> Exercise objective
Beginning with the first line of the data below, extract each line up to and including the one containing "return tube_mesh(path, radius, 20, squeeze)". Copy them exactly and add nothing.

> Collected material

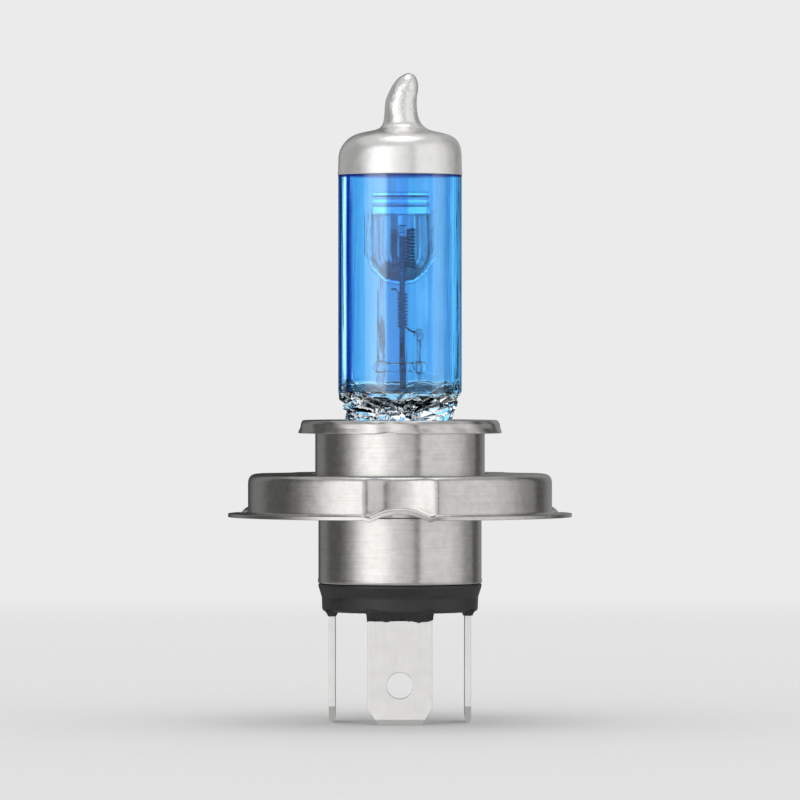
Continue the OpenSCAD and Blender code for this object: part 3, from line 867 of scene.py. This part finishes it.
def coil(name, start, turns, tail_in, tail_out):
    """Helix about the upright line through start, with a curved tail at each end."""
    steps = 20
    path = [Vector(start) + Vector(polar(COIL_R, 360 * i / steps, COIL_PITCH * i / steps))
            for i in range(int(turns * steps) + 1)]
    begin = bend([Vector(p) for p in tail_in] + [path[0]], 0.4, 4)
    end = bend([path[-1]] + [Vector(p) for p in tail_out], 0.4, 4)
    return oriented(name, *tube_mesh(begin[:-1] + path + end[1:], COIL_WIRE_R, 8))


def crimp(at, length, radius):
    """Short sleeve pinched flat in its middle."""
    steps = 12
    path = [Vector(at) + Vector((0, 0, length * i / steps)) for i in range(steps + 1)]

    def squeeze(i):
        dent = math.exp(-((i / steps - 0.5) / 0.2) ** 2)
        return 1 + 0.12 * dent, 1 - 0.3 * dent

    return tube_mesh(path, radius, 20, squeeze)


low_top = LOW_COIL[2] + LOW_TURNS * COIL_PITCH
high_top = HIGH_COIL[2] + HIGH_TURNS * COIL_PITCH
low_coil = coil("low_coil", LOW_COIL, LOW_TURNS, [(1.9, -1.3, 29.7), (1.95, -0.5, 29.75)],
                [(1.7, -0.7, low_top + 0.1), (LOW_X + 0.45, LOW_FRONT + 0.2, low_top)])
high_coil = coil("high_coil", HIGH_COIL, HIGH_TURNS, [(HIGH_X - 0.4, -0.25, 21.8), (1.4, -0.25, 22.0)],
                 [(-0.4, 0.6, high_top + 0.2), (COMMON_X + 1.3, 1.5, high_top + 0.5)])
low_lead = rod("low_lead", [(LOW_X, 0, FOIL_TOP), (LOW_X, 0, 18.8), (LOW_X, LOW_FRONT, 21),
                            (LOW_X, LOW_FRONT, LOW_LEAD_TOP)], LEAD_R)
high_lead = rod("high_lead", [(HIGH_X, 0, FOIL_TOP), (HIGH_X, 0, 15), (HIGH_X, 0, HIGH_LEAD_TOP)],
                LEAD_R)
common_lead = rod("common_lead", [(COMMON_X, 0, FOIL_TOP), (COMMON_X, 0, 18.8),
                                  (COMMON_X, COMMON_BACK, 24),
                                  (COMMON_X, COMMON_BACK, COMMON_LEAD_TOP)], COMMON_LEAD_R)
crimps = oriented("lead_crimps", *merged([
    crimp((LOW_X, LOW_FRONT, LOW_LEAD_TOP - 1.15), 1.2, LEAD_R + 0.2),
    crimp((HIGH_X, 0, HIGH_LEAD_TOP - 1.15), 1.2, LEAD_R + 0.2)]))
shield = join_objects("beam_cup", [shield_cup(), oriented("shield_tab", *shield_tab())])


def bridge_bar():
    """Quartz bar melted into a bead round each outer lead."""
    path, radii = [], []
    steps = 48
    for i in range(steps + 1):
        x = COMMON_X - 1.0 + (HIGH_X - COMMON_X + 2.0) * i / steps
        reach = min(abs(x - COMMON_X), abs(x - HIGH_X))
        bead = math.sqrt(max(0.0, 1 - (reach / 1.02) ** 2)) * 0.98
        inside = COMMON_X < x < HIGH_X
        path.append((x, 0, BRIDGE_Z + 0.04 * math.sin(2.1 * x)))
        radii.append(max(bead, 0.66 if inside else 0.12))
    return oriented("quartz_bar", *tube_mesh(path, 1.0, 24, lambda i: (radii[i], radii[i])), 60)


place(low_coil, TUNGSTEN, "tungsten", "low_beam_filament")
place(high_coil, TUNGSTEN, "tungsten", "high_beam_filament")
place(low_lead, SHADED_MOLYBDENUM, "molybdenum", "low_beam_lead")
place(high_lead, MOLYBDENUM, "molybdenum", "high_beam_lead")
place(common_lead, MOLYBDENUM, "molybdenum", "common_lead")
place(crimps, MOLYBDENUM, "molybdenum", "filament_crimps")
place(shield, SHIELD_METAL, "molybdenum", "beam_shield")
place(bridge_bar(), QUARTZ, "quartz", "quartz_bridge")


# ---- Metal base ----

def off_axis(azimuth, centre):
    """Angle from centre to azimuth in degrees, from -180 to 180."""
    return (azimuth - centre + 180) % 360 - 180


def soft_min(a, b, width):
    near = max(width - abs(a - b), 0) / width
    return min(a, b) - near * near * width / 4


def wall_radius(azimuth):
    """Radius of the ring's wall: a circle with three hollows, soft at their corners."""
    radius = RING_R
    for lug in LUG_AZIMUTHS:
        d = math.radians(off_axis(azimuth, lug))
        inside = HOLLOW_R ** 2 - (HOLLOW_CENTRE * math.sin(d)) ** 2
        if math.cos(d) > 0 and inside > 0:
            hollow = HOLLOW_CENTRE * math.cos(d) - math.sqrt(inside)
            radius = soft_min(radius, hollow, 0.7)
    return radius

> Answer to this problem
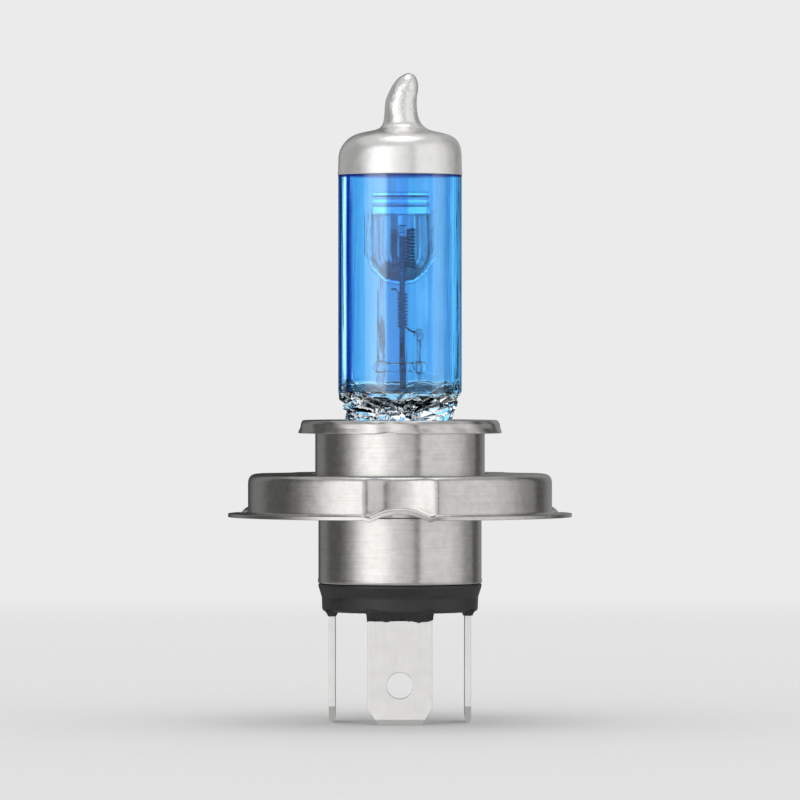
Continue the OpenSCAD and Blender code for this object: part 3, from line 867 of scene.py. This part finishes it.
def coil(name, start, turns, tail_in, tail_out):
    """Helix about the upright line through start, with a curved tail at each end."""
    steps = 20
    path = [Vector(start) + Vector(polar(COIL_R, 360 * i / steps, COIL_PITCH * i / steps))
            for i in range(int(turns * steps) + 1)]
    begin = bend([Vector(p) for p in tail_in] + [path[0]], 0.4, 4)
    end = bend([path[-1]] + [Vector(p) for p in tail_out], 0.4, 4)
    return oriented(name, *tube_mesh(begin[:-1] + path + end[1:], COIL_WIRE_R, 8))


def crimp(at, length, radius):
    """Short sleeve pinched flat in its middle."""
    steps = 12
    path = [Vector(at) + Vector((0, 0, length * i / steps)) for i in range(steps + 1)]

    def squeeze(i):
        dent = math.exp(-((i / steps - 0.5) / 0.2) ** 2)
        return 1 + 0.12 * dent, 1 - 0.3 * dent

    return tube_mesh(path, radius, 20, squeeze)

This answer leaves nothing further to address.